Although SICI has proved less useful than expected in clinical diagnosis and follow up, its discovery did provoke great interest in developing other TMS based methods to investigate the physiology of intrinsic cortical connections in the human brain as well as the interactions between them. In the motor cortex, these include measures such as long interval intracortical inhibition (LICI), a probable GABAB mediated effect that appears to reduce the excitability of the SICI pathway via a presumed presynaptic effect; and the silent period, a period of EMG silence that follows the MEP evoked by a TMS pulse in voluntarily contracted muscle. SICI also interacts with other inputs to motor cortex from the opposite hemisphere (interhemispheric inhibition) and cerebellum (see review by Chen, 2004)

For the time being, SICI seems set to continue to be a standard method to estimate excitability in a GABAA-ergic circuit in the human cortex; it has become more complex over the years, and interpretations of changes in effectiveness more complex. However, SICI still retains a favoured status because of the ease with which it can be elicited and its familiarity.

As a coda it is worth noting that we had obtained a very similar result some 7 years earlier (Day et al. 1987) and demonstrated it to The Physiological Society at a London meeting. At the time we were investigating the interaction between what was then the new method of TMS and the older technique of transcranial electric stimulation (TES). We had found that TMS pulses facilitated the responses to TES whereas TES, at least at low intensities, suppressed the response to TMS. Our conclusion was that this indicated TES and TMS were activating the brain in different ways. We interpreted it as an indirect confirmation of our speculations that TES activated axons of corticospinal neurones whereas TMS activated the same neurones trans-synaptically.

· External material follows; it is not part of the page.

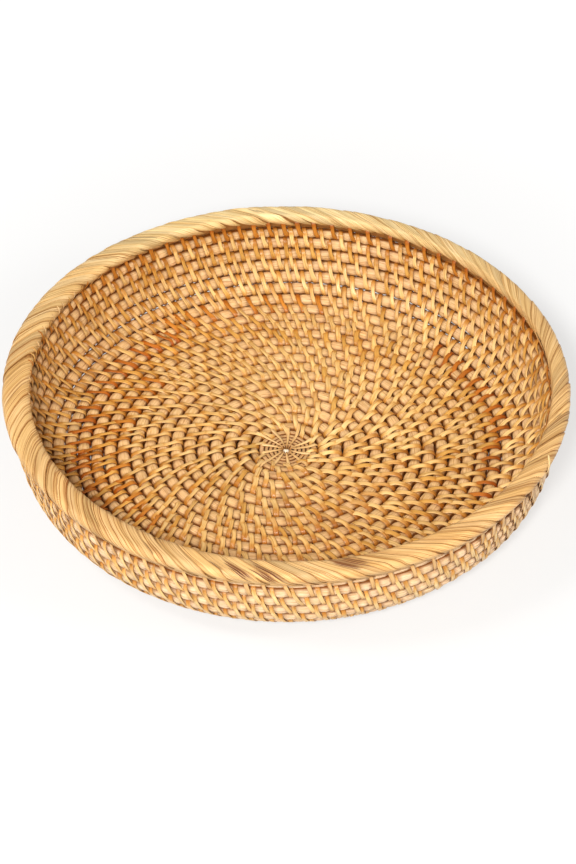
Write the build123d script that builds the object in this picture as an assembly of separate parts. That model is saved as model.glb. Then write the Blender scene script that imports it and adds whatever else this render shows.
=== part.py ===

Although we were intrigued by the effect, the paper was never written up fully because we found the inhibition to be very unpredictable. We now know that the intensity of the TES pulse has to be carefully adjusted. If too high, it activates corticospinal output neurones directly and there is facilitation of TMS responses because of summation of the two descending volleys in the spinal cord. If TES is reduced too far then it fails to activate sufficient inhibitory neurones to produce SICI. In fact, if we had used cathodal TES, which has a higher threshold for axonal activation than anodal TES, SICI would have been much clearer. We had to wait several years before one of us (we cannot recall who) had the simple idea of interacting two TMS pulses instead.